#### WORK TO BE COMPLETED:
Restate the opening lines of the material below word for word, stopping after the line that contains "self.count = 0".

#### DATA PROVIDED:
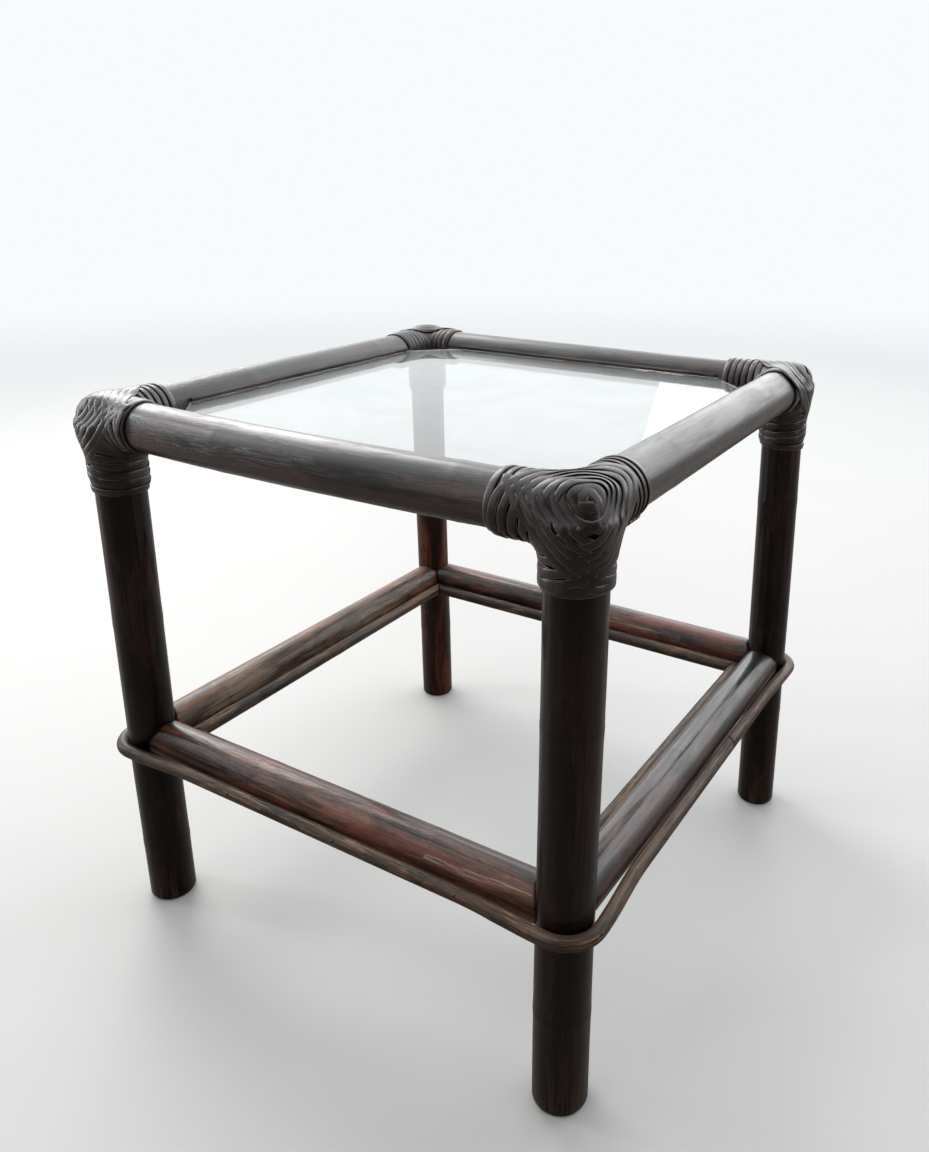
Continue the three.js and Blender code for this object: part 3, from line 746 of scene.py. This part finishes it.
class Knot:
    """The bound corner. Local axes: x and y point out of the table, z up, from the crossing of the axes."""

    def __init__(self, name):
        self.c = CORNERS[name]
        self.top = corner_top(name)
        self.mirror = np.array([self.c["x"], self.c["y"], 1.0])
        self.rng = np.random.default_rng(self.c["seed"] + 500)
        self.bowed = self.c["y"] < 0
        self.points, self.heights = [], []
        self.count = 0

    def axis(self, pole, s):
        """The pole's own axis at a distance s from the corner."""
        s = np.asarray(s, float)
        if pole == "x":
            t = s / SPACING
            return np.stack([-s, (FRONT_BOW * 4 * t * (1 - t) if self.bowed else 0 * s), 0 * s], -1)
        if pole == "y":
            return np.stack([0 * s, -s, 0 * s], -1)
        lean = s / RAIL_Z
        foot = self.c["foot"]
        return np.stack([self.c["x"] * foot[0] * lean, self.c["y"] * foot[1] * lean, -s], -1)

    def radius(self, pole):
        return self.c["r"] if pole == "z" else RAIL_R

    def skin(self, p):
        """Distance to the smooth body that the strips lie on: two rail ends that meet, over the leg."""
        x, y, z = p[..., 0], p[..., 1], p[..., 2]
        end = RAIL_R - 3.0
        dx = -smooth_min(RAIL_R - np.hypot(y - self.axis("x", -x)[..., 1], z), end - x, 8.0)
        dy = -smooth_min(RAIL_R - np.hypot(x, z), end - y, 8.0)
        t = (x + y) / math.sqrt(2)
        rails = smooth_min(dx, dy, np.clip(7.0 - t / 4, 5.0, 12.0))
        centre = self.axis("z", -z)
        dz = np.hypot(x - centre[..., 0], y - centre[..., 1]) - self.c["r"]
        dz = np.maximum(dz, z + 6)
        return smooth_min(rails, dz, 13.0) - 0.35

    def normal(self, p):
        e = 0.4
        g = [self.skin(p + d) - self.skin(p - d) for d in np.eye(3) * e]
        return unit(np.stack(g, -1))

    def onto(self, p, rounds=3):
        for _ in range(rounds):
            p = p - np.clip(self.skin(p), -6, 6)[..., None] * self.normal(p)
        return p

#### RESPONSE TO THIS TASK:
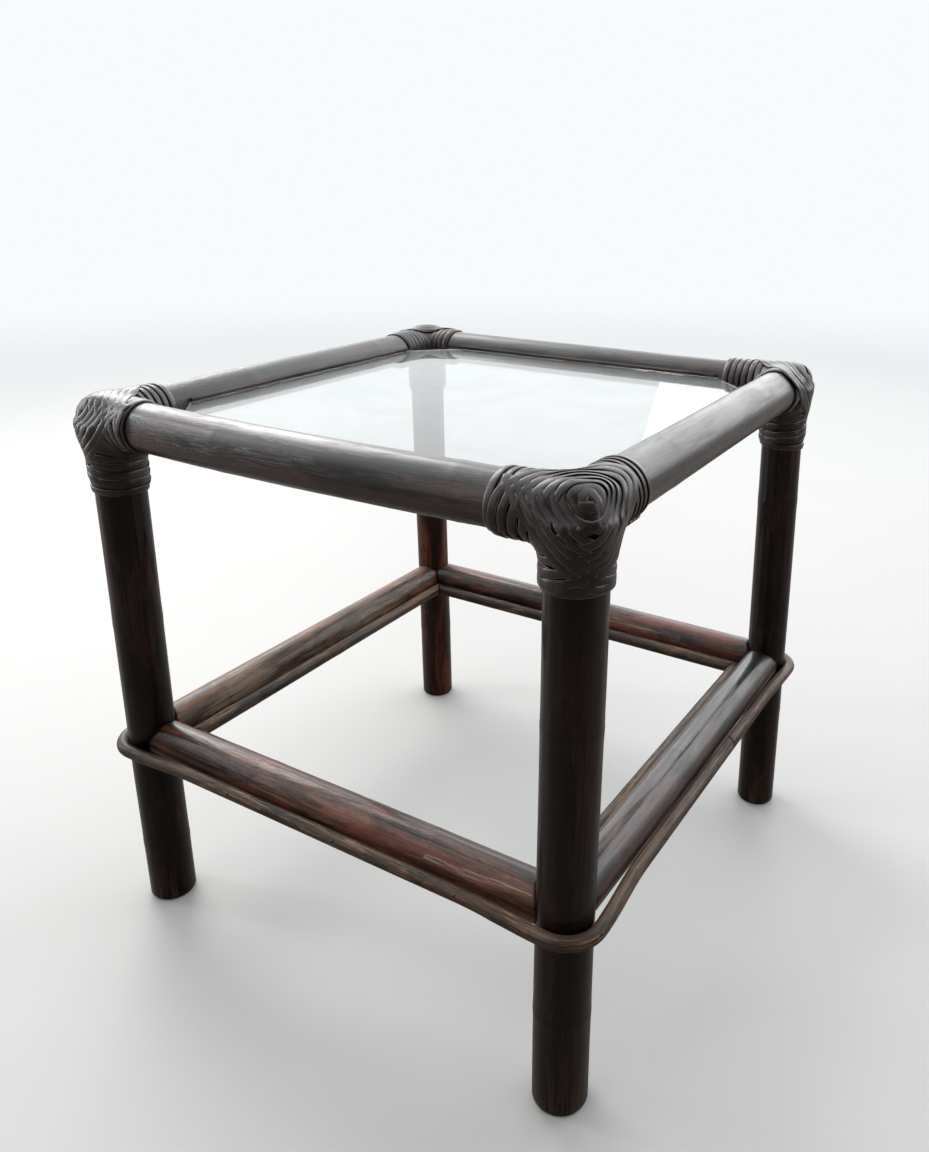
Continue the three.js and Blender code for this object: part 3, from line 746 of scene.py. This part finishes it.
class Knot:
    """The bound corner. Local axes: x and y point out of the table, z up, from the crossing of the axes."""

    def __init__(self, name):
        self.c = CORNERS[name]
        self.top = corner_top(name)
        self.mirror = np.array([self.c["x"], self.c["y"], 1.0])
        self.rng = np.random.default_rng(self.c["seed"] + 500)
        self.bowed = self.c["y"] < 0
        self.points, self.heights = [], []
        self.count = 0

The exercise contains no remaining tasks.